▸ **What the task asks**: What is the number of lines in the entries that include the word "bends"? Respond with the number only.

▸ **Provided information**:
__________________________________________________

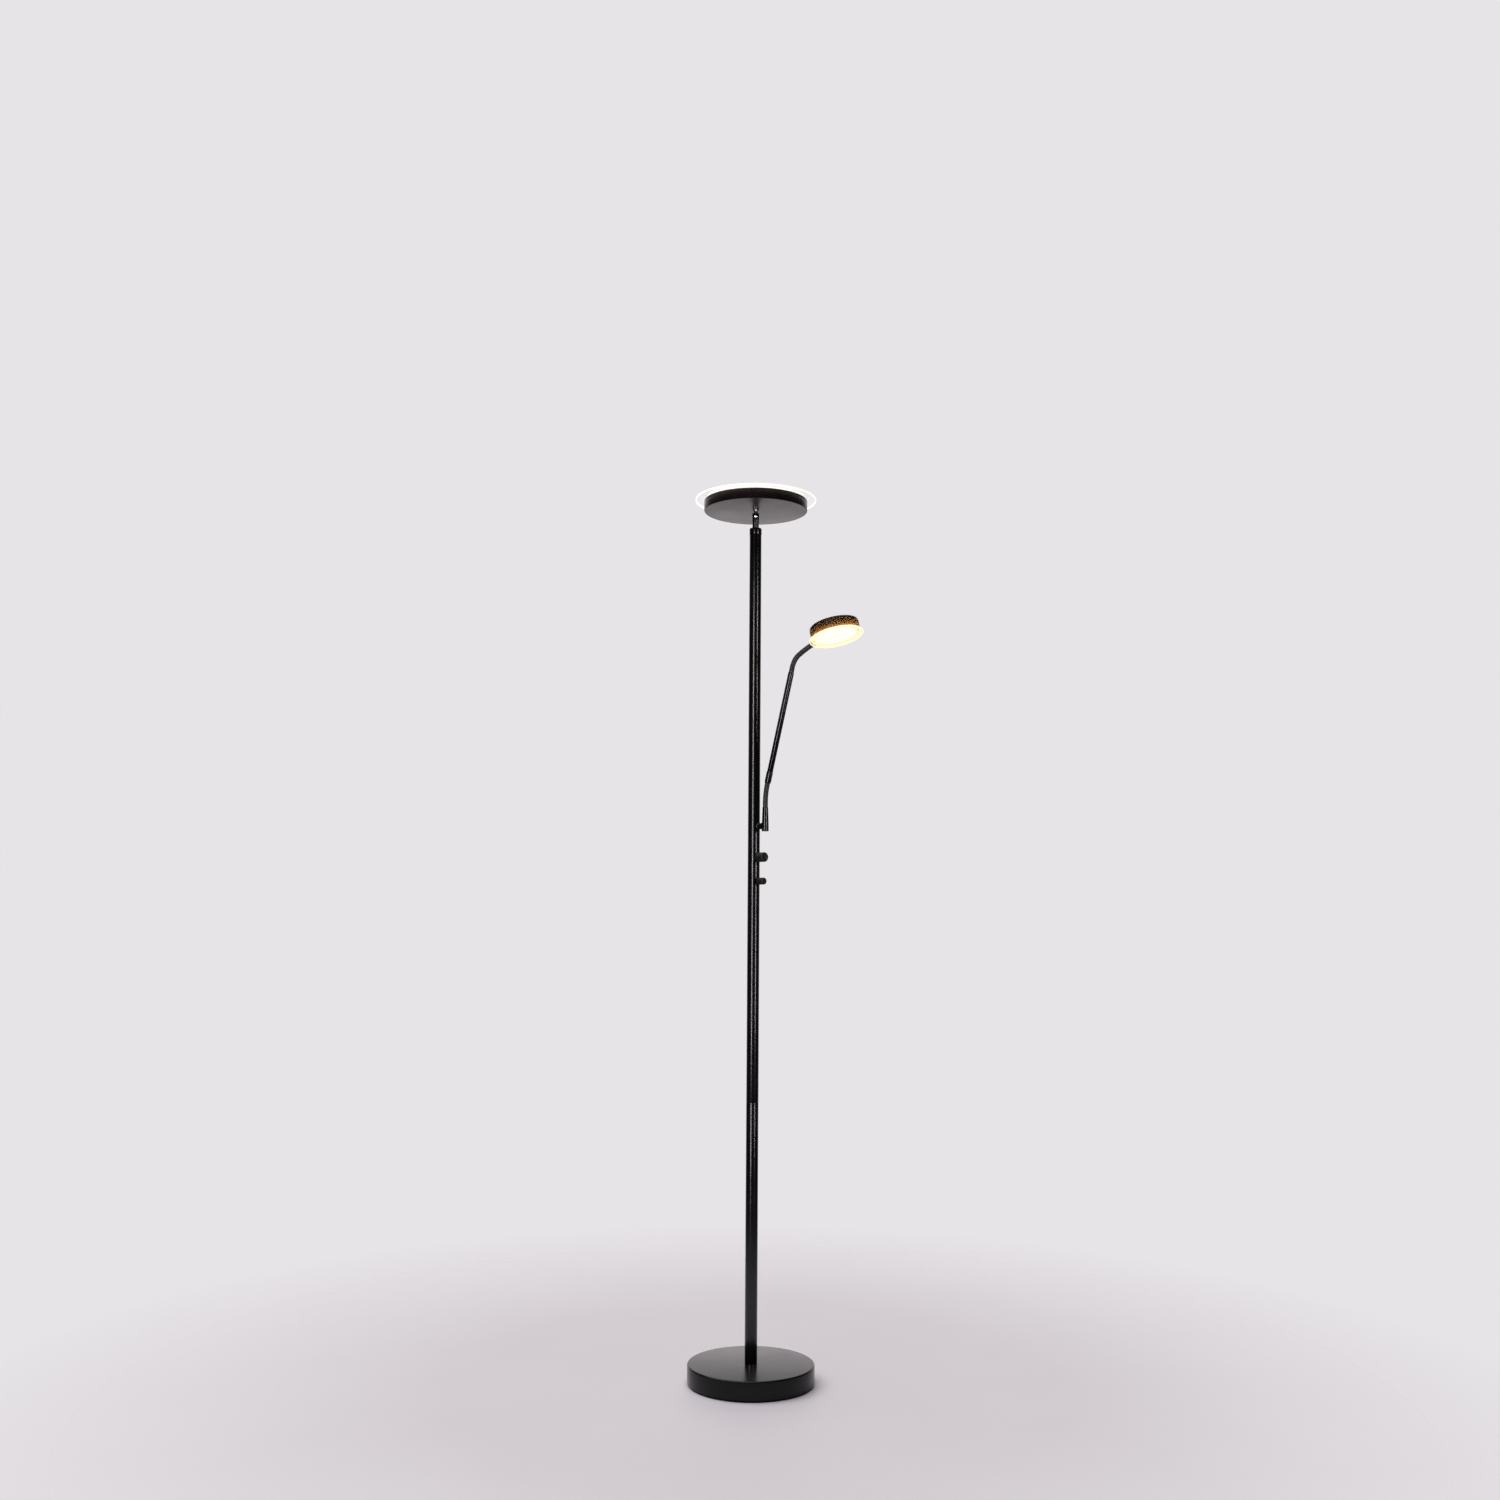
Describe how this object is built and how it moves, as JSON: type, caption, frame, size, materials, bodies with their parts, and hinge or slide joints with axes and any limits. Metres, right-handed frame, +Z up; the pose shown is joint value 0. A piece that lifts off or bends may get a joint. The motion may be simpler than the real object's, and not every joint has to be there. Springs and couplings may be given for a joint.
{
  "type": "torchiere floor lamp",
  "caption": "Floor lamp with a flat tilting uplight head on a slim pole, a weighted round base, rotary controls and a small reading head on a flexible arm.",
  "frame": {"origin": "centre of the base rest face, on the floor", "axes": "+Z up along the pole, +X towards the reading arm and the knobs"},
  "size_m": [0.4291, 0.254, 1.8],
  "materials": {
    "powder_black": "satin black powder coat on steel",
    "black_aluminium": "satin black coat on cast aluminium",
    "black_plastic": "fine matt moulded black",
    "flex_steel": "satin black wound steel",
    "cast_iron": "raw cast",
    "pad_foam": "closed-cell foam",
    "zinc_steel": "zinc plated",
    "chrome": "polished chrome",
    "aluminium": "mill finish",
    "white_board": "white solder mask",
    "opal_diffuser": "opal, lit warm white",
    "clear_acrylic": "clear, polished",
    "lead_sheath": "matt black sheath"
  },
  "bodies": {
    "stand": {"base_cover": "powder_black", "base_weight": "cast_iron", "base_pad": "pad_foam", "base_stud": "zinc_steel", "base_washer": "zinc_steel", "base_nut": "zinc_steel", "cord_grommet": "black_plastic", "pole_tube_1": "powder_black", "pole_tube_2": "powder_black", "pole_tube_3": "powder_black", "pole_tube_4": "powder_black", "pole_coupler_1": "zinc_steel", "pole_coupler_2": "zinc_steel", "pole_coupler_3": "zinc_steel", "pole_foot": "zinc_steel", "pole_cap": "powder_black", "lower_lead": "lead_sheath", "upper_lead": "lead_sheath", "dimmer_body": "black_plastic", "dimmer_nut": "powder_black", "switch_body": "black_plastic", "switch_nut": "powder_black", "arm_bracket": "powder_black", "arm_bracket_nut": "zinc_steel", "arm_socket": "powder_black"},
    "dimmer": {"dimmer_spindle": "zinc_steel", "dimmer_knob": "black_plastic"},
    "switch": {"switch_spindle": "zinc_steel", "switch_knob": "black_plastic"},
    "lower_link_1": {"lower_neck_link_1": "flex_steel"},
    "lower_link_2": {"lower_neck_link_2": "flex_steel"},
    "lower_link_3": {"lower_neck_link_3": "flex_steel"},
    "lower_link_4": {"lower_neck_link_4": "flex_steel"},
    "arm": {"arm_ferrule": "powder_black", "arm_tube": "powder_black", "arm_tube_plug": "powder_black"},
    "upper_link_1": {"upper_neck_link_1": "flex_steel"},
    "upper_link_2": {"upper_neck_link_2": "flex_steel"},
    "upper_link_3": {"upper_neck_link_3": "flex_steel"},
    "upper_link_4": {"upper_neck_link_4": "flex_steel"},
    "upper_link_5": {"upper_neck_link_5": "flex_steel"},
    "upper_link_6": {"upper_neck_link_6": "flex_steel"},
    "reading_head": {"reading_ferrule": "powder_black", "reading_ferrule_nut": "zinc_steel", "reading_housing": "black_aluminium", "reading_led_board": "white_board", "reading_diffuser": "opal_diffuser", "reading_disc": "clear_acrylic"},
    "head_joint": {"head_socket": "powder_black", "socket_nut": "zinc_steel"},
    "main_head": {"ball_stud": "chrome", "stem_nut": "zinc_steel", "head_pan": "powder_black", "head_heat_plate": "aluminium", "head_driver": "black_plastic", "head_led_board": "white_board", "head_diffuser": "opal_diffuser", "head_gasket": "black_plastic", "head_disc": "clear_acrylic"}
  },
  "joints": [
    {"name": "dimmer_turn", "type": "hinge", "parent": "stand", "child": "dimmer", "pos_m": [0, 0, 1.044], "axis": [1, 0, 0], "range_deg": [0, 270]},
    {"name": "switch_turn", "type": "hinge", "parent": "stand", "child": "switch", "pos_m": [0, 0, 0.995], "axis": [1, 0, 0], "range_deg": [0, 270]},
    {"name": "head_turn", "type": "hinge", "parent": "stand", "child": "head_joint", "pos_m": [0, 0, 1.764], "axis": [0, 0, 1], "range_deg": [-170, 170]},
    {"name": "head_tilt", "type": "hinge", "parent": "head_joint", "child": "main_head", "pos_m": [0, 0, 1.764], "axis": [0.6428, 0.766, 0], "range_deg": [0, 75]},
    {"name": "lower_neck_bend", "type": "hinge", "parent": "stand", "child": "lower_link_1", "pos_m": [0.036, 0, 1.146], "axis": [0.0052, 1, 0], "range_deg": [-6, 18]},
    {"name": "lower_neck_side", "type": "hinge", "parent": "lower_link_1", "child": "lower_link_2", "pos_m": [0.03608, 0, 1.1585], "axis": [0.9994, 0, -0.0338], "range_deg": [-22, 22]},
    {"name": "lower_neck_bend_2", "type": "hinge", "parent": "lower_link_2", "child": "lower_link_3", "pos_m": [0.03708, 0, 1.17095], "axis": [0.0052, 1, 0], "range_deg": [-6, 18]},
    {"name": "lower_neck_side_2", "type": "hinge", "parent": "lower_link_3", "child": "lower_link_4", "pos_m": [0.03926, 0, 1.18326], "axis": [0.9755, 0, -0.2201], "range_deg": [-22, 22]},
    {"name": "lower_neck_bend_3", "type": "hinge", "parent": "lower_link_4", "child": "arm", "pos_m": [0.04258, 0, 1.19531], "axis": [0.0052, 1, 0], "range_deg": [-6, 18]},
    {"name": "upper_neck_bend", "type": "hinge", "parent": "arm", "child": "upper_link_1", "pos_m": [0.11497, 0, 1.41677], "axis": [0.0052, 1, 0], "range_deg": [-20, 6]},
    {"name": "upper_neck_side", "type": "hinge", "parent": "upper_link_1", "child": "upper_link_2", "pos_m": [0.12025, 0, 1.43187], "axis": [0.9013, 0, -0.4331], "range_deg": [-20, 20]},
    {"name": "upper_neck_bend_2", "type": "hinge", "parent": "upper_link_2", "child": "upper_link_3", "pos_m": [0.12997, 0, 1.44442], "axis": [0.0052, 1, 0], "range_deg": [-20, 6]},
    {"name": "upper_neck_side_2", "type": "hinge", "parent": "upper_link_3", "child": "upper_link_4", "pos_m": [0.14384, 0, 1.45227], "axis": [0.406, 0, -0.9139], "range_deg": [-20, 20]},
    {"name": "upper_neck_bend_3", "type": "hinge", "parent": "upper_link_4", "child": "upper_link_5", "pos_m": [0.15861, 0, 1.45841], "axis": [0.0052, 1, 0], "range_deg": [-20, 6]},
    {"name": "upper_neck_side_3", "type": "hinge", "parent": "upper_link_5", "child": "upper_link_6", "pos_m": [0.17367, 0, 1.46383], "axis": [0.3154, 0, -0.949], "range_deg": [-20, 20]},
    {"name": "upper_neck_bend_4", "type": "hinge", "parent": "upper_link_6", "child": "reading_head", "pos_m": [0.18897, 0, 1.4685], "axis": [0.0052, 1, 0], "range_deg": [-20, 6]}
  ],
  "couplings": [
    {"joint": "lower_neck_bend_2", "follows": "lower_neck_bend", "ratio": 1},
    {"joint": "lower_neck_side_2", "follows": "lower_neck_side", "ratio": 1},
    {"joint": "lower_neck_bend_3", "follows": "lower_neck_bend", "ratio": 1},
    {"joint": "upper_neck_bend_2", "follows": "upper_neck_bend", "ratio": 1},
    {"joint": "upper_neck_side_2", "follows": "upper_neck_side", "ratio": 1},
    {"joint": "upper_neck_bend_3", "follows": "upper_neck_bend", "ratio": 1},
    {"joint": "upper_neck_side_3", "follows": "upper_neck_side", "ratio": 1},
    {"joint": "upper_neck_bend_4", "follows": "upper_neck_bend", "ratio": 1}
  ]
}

__________________________________________________

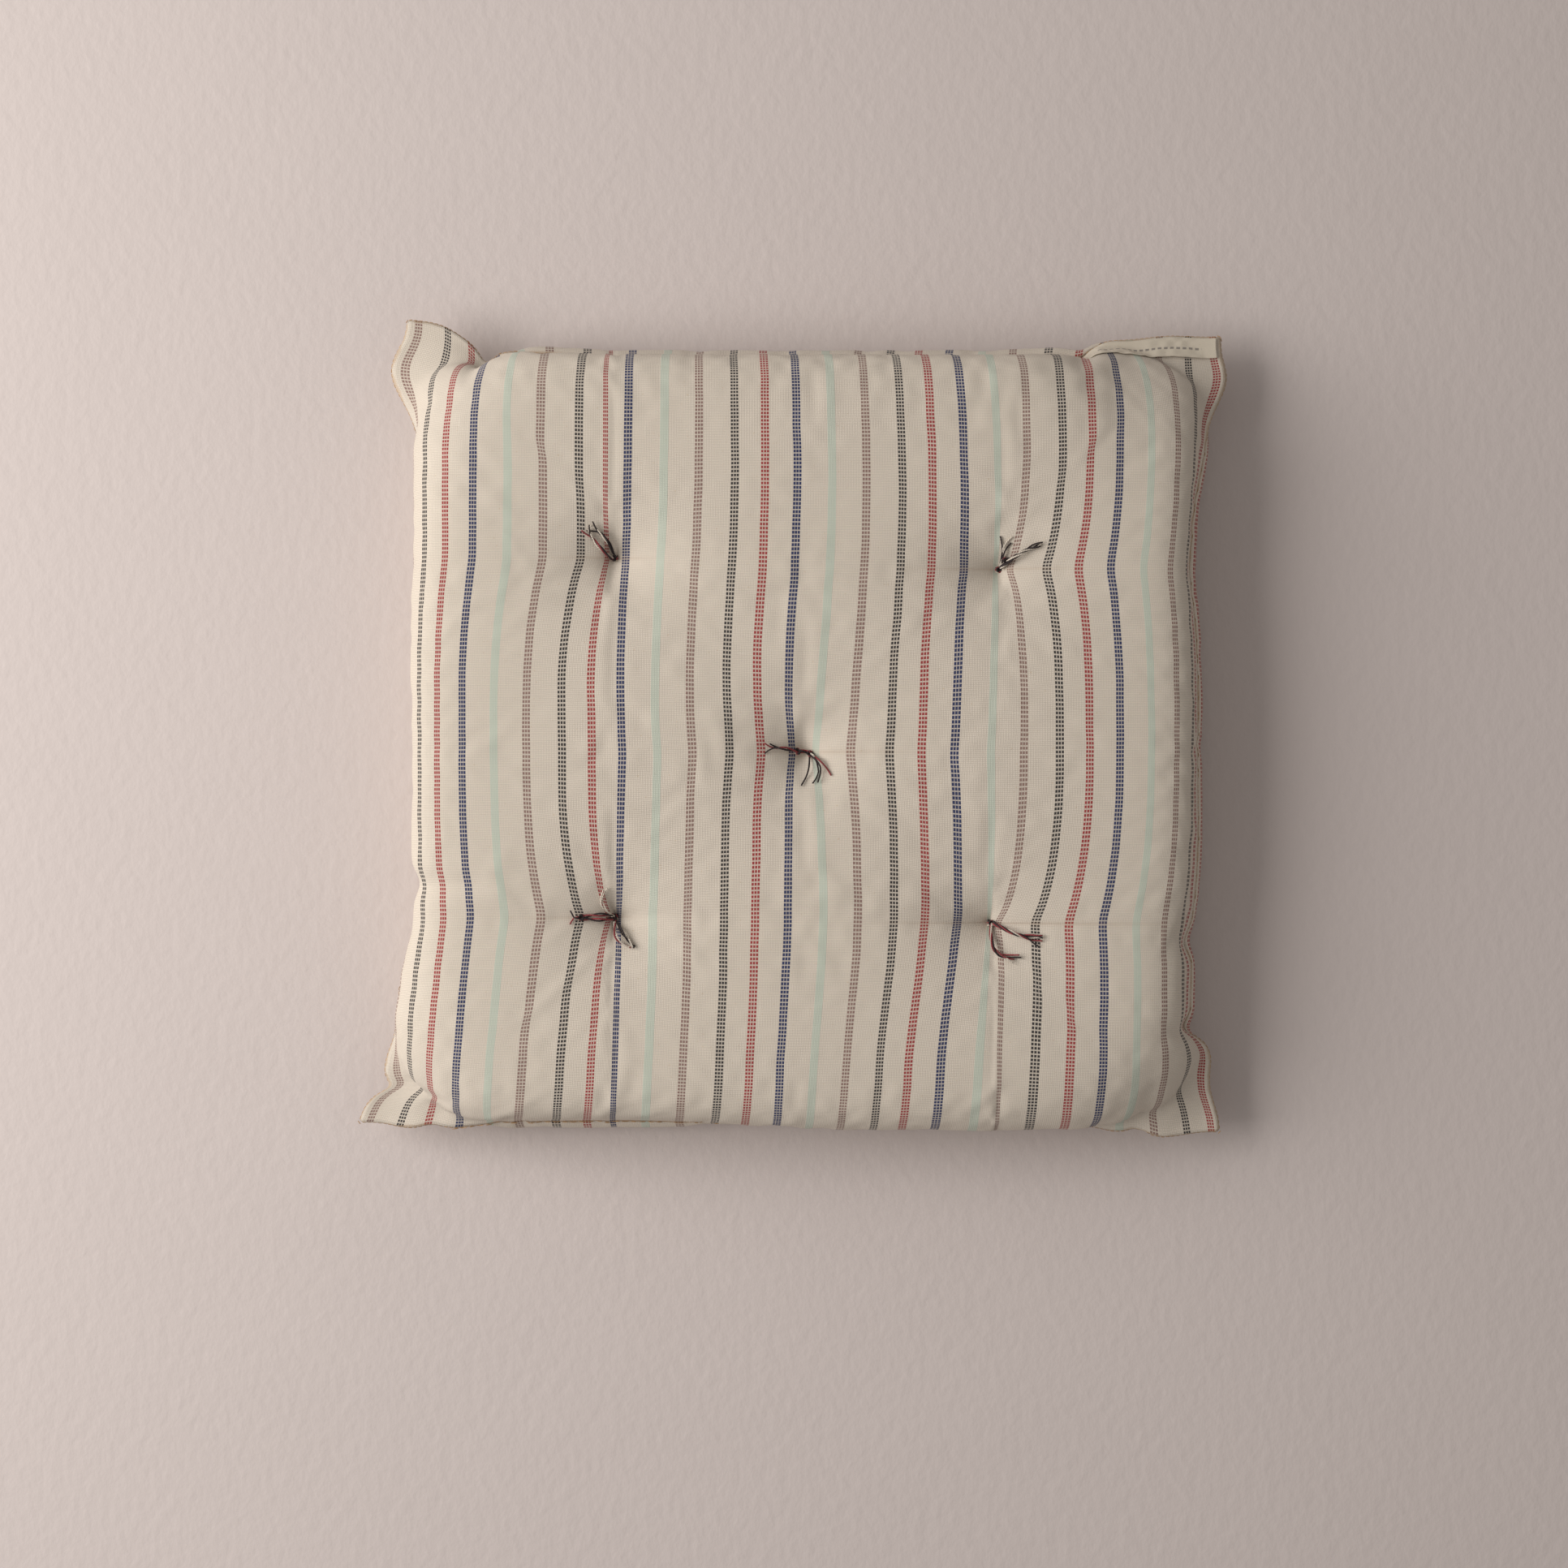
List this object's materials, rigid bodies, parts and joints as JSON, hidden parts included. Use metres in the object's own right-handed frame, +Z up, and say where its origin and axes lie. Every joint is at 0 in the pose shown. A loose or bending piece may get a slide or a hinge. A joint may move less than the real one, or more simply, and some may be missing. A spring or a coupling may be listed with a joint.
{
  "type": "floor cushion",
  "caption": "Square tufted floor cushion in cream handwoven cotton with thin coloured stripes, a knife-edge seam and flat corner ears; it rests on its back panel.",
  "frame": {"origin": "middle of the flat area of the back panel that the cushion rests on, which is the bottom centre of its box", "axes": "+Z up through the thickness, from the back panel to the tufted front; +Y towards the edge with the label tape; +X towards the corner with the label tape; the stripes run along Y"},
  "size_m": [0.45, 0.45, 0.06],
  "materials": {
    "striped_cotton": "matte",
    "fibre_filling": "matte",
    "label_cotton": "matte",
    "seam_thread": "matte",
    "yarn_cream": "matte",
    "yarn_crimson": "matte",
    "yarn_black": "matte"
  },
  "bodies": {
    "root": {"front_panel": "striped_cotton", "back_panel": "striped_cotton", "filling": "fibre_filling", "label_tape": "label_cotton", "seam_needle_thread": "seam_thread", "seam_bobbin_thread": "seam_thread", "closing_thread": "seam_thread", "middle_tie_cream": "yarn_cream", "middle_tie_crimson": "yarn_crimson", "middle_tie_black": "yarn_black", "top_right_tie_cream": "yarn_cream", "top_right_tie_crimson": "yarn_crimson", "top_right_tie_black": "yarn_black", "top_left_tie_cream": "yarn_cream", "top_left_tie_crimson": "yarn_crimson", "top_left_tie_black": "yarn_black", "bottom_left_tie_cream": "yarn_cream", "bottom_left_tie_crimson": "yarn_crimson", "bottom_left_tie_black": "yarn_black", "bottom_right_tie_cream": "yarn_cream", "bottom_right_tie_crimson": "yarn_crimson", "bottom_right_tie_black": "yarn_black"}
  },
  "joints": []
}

__________________________________________________

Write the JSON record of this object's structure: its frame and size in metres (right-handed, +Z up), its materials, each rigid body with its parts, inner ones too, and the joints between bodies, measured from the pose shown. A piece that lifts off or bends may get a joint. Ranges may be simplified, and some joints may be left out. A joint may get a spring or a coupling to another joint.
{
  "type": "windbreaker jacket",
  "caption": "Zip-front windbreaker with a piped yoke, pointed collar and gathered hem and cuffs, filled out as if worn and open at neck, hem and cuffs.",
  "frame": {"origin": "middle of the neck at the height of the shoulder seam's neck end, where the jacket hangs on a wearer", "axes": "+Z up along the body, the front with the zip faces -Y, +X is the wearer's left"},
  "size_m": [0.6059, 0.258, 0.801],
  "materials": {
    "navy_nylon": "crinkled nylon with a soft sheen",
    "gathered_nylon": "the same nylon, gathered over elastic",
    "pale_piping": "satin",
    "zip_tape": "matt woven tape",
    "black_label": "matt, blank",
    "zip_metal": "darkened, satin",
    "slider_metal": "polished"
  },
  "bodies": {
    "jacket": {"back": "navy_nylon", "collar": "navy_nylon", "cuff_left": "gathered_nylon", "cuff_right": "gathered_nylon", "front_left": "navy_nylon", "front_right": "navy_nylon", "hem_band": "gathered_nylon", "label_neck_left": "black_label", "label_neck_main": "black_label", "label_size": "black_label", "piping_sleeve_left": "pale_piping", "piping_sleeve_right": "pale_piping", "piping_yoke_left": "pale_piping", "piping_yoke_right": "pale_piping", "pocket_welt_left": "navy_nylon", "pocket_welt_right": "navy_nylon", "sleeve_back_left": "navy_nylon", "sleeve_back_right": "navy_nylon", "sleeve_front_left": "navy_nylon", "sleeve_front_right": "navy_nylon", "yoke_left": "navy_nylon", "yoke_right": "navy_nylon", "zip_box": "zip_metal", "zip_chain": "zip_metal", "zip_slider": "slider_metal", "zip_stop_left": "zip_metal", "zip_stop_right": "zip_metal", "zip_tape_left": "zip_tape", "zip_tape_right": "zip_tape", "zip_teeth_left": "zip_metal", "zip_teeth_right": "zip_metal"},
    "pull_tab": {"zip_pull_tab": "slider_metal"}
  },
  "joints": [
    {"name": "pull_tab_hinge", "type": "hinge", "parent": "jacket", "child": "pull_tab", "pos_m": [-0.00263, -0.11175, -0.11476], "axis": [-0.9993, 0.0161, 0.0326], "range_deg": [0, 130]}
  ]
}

__________________________________________________

▸ **Task answer**: 2